Note that in 1963, when a 50 per cent cap was imposed by courts in the Balaji case, 50 per cent of India’s population was indeed below the poverty line (BPL). NSS (National Sample Survey) data show a BPL figure of 27.5 per cent in 2004-05 according to one method (uniform recall) and 21.8 per cent according to a different method (mixed recall). Today, if we continue to harp on 50 per cent, we fail to recognise India has changed. And we do harp on 50 per cent. 15 per cent for SCs and 7.5 per cent for STs add up to 22.5 per cent. Since courts allow 50 per cent, 27.5 per cent must be other backward classes (OBCs). That’s a far better justification of the 27 per cent OBC figure than the 1931 Census, though there is a minor complication because combined SC/ST share in the total population has increased to 24.4 per cent. There is a tendency to assume all categories of people must be poor — SCs/STs, OBCs, women, physically handicapped, ex-servicemen, those born from inter-caste marriages, dependents of army forces personnel killed in action, Muslims (after Sachar Committee).

They must all benefit, not from positive affirmation, but from its Indian counterpart, reservations and quotas. There is a joke floating around on the Net about a rich girl (in KG) who was asked to write an essay about a poor family. This family (the couple and their two children), their gardener, driver, guard and four dogs were all poor. The family hadn’t eaten chicken for two days, the Mercedes hadn’t been serviced, the AC wasn’t working properly, the house hadn’t been painted for one year, the last foreign vacation was six months ago and so on. The point should be obvious to anyone not inordinately dumb, unless that person happens to be a politician. By correlating class (which is what one should be after) with caste, a double mistake is committed. First, one assumes everyone in a backward caste is economically backward (the so-called creamy layer issue). Second, one assumes everyone in a forward caste is economically forward, even if that person happens to reside in the rural back-of-beyond of eastern UP. The worst BPL state is Orissa, with a BPL figure

of 46.4 per cent — worse than Bihar. Isn’t it incongruous that the backward caste (SCs/STs/OBCs and based on NSS 1999-2000 data) population should be 29 per cent in Orissa and 66 per cent in

Tamil Nadu?


There can be a legitimate debate about whether reservations (education or jobs) are the best mode. But the broader issue is of identifying the poor (poverty not meaning income poverty alone), an exercise also required for subsidy targeting. One needs a BPL census rather than an OBC census. But since that’s difficult and also prone to abuse, are there other indicators one can use, spliced into an index? Since some districts (around 100) lack any physical or social infrastructure worth the name, one can also build that collective element into the index. Such indices have been suggested by Purushottam Agrawal (JNU), Yogendra Yadav and Satish Deshpande (CSDS) and Sachar Committee. In addition, there are 13 parameters suggested by the Planning Commission. Whichever technique is used, if the overall beneficiary figure (including for reservations) is more than 20 per cent, we are going wrong. And we will also go wrong if the bulk of beneficiaries aren’t in states like Bihar, Jharkhand, Bihar, UP, Orissa, MP, Rajasthan and Chhattisgarh, not Tamil Nadu and Andhra.

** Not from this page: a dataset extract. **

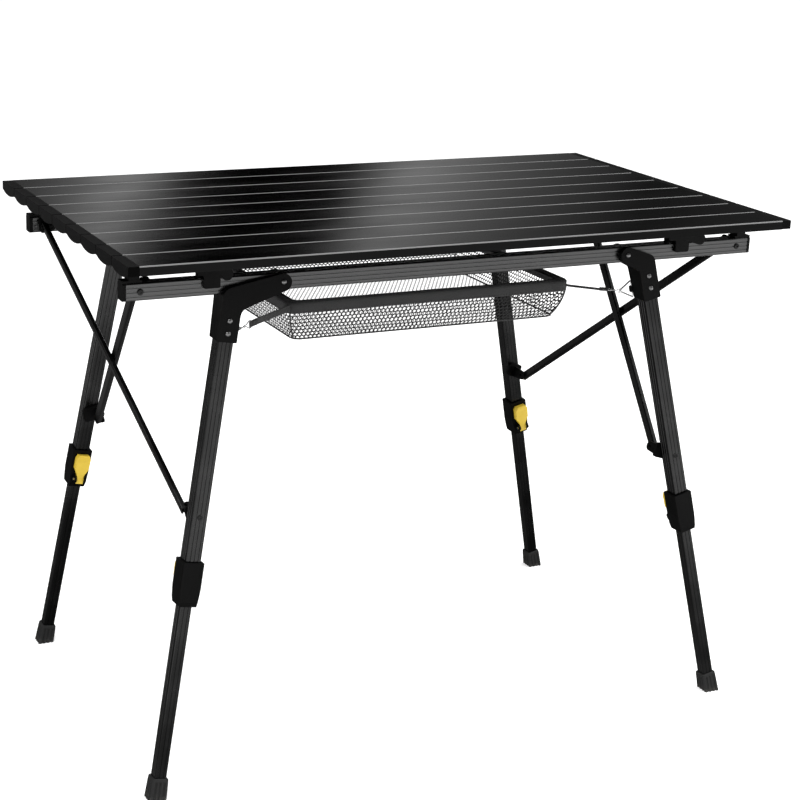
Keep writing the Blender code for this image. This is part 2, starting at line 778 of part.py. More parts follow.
def make_collar(name, side, sign, parent):
    # The moulded lock collar: a wide mouth round the upper tube, a neck round the lower one, two ears
    sizes = leg_sizes(side)
    half = collar_half
    neck = lower_width / 2 + slide_gap + collar_neck
    front = filleted([(-half, -collar_top, 0.0008), (-half, -collar_top - collar_taper, 0.006),
                      (-neck, -collar_end, 0.001), (neck, -collar_end, 0.001),
                      (half, -collar_top - collar_taper, 0.006), (half, -collar_top, 0.0008)], 2)
    over = 0.004
    flank = filleted([(-half, -collar_top + over, 0.0), (-half, -collar_end + 0.007, 0.003),
                      (-neck, -collar_end, 0.0), (-neck, -collar_end - over, 0.0),
                      (half - 0.001, -collar_end - over, 0.0), (half - 0.001, -collar_end, 0.0),
                      (half, -collar_end + 0.006, 0.002), (half, -collar_top + over, 0.0)], 2)
    collar = extrusion([front], -0.03, 0.03, along_y)
    collar = overlap(collar, extrusion([flank], -0.031, 0.031, along_x))
    rim = half + 0.0002
    collar = overlap(collar, extrusion([rectangle(2 * rim, 2 * rim, collar_corner, 2)], -0.5, 0.0))
    ear_y, ear_z = ear_place()
    ears = []
    middle = lever_neck / 2 + seat + ear_width / 2
    for turn in (-1, 1):
        ring = arc((ear_y, ear_z), ear_radius, pi / 2, 3 * pi / 2, 8)
        outline = [(-half + 0.001, ear_z + ear_radius)] + ring + [(-half + 0.001, ear_z - ear_radius)]
        hole = circle((ear_y, ear_z), lever_pin + pin_gap, 12)
        ears.append(extrusion([outline, hole], turn * middle - ear_width / 2, turn * middle + ear_width / 2, along_x))
    collar = join(collar, *ears)
    mouth = upper_width / 2 + seat
    bore = lower_width / 2 + slide_gap
    upper = block((-mouth, -mouth, -upper_end - seat), (mouth, mouth, 0.0))
    lower = block((-bore, -bore, -collar_end - 0.01), (bore, bore, -upper_end))
    collar = cut(collar, upper, lower)
    return finish(collar, name, black_plastic, leg_point(sizes, collar_end), (side, sign), parent,
                  frame=sizes["frame"])


def make_lever(name, side, sign, parent):
    # The spade-shaped lever, narrow where it turns on its pin between the ears
    sizes = leg_sizes(side)
    frame = sizes["frame"]
    ear_y, ear_z = ear_place()
    top = ear_z + lever_height
    near = -collar_half - seat
    far = near - lever_thickness
    knuckle = ear_stand - seat
    flank = [(near, top - 0.001), (near, ear_z), (near, ear_z - 0.0005)]
    flank += arc((ear_y, ear_z), knuckle, -0.12 * pi, -0.35 * pi, 3)
    flank += [(ear_y - 0.0002, ear_z - lever_foot), (far + 0.0010, ear_z - lever_foot),
              (far + 0.0016, ear_z + 0.001), (far + 0.0006, ear_z + 0.010), (far - 0.0004, top - 0.009),
              (far - 0.0018, top - 0.002), (far - 0.0010, top)]
    half = lever_width / 2
    neck = lever_neck / 2
    front = filleted([(-half * 0.72, top, 0.001), (-half, top - 0.006, 0.003), (-half, ear_z + 0.016, 0.003),
                      (-neck, ear_z + ear_radius + 0.001, 0.002), (-neck, ear_z - lever_foot - 0.001, 0.0),
                      (neck, ear_z - lever_foot - 0.001, 0.0), (neck, ear_z + ear_radius + 0.001, 0.002),
                      (half, ear_z + 0.016, 0.003), (half, top - 0.006, 0.003), (half * 0.72, top, 0.001)], 2)
    lever = overlap(extrusion([flank], -0.02, 0.02, along_x), extrusion([front], -0.06, 0.06, along_y))
    reach = neck + seat + ear_width + 0.0008
    lever = join(lever, cylinder((-reach, ear_y, ear_z), (reach, ear_y, ear_z), lever_pin, 10))
    origin = frame @ Vector((0.0, ear_y, ear_z))
    return finish(lever, name, yellow_plastic, origin, (side, sign), parent, frame=frame)


# Cross braces: at each end of the table two flat tubes cross from a rail to the opposite leg
def brace_points(side):
    sizes = leg_sizes(side)
    upper = Vector((swivel_x, rail_inner_y - swivel_stand, rail_mid))
    lower = leg_point(sizes, connector_station, 0.0, -(upper_width / 2 + connector_reach))
    fall = Vector((lower.x - upper.x, 0.0, lower.z - upper.z)).normalized()
    across = Vector((-fall.z, 0.0, fall.x))
    return upper, lower, fall, across


def brace_shift(side, sign):
    # The strut from the back rail lies on the side of smaller X; sign is the rail that carries the strut
    return -side * sign * (strut_thickness / 2 + seat / 2)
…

However, an index is often too complicated. UNDP’s human development index (HDI) is a case in point, based on per capita income, education and health indicators alone. Its virtue is simplicity. Other indicators could have been included (and there was a debate when HDI first surfaced in 1990), but it transpires these three capture all we want. The National Family Health Survey found (1998-99) 47 per cent of children (under 3) are under-weight. A Nutrition Foundation of India study (2002) found 29 per cent of Delhi’s children (4-18 years) in a private school are over-weight. How many poor individuals are obese or over-weight? If we based reservation criteria on per capita income, BMI (body mass index) and mother’s literacy, we would probably do a far better job at identifying those who need reservations. Twenty other indicators can be added, but that loses the virtue of simplicity. As HDI (which is also an indicator of deprivation) showed, because of correlations, a few simple indicators often suffice. In any event, BMI is far superior to caste. Caste may lead to roads being named after specific individuals, but as a public policy tool, it is a road that leads nowhere. Remember the song ‘Road to Nowhere’? That has a line, “But they’ll make a fool of you.” That is what politics has always been.